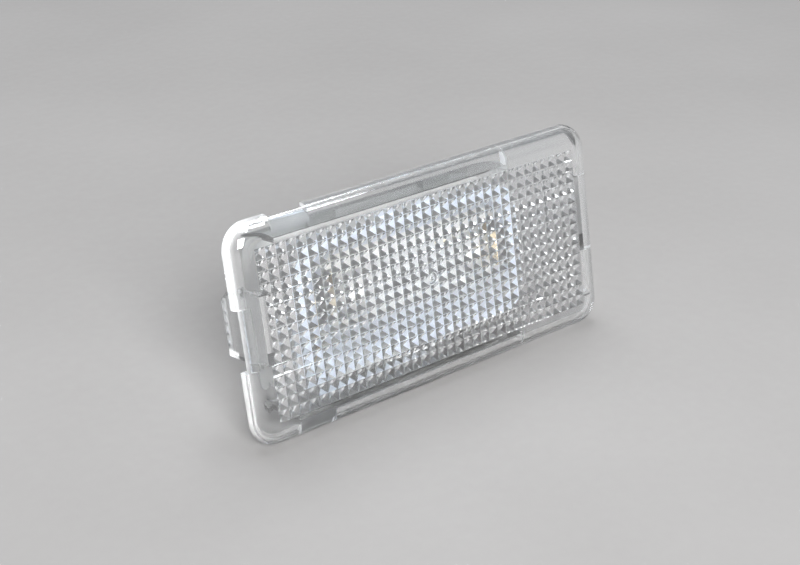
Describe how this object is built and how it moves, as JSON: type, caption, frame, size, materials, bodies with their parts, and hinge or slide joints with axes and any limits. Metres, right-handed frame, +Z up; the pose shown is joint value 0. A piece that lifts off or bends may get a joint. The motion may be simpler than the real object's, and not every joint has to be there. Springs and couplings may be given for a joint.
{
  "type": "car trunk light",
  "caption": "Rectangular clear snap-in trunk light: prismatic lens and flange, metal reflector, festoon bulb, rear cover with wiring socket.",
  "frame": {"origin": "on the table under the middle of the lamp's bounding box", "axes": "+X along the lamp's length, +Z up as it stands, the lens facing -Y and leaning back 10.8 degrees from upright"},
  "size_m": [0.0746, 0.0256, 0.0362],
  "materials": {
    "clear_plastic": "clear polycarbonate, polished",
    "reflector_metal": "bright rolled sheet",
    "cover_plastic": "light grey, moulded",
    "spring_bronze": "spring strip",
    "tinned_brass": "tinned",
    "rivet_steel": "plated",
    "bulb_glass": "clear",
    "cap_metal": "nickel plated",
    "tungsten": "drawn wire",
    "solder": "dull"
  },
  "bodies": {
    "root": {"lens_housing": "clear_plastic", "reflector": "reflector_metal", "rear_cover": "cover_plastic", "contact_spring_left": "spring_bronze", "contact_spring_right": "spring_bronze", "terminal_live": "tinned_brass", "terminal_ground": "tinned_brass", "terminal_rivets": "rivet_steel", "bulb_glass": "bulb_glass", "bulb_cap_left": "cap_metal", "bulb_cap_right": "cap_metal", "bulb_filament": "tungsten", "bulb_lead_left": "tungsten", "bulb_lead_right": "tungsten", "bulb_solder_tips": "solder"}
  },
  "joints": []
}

# # # #

__The problem__
Reproduce the data, keeping every line exactly the same.

__Output of the task__
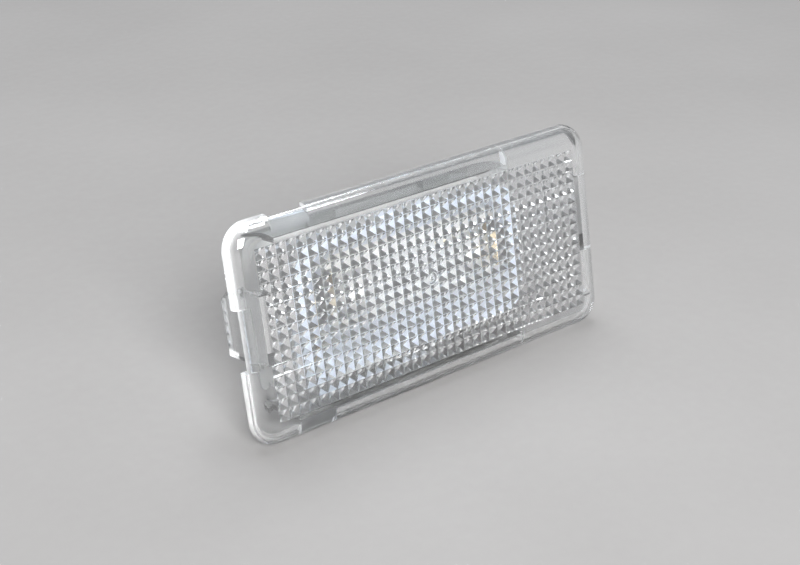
Describe how this object is built and how it moves, as JSON: type, caption, frame, size, materials, bodies with their parts, and hinge or slide joints with axes and any limits. Metres, right-handed frame, +Z up; the pose shown is joint value 0. A piece that lifts off or bends may get a joint. The motion may be simpler than the real object's, and not every joint has to be there. Springs and couplings may be given for a joint.
{
  "type": "car trunk light",
  "caption": "Rectangular clear snap-in trunk light: prismatic lens and flange, metal reflector, festoon bulb, rear cover with wiring socket.",
  "frame": {"origin": "on the table under the middle of the lamp's bounding box", "axes": "+X along the lamp's length, +Z up as it stands, the lens facing -Y and leaning back 10.8 degrees from upright"},
  "size_m": [0.0746, 0.0256, 0.0362],
  "materials": {
    "clear_plastic": "clear polycarbonate, polished",
    "reflector_metal": "bright rolled sheet",
    "cover_plastic": "light grey, moulded",
    "spring_bronze": "spring strip",
    "tinned_brass": "tinned",
    "rivet_steel": "plated",
    "bulb_glass": "clear",
    "cap_metal": "nickel plated",
    "tungsten": "drawn wire",
    "solder": "dull"
  },
  "bodies": {
    "root": {"lens_housing": "clear_plastic", "reflector": "reflector_metal", "rear_cover": "cover_plastic", "contact_spring_left": "spring_bronze", "contact_spring_right": "spring_bronze", "terminal_live": "tinned_brass", "terminal_ground": "tinned_brass", "terminal_rivets": "rivet_steel", "bulb_glass": "bulb_glass", "bulb_cap_left": "cap_metal", "bulb_cap_right": "cap_metal", "bulb_filament": "tungsten", "bulb_lead_left": "tungsten", "bulb_lead_right": "tungsten", "bulb_solder_tips": "solder"}
  },
  "joints": []
}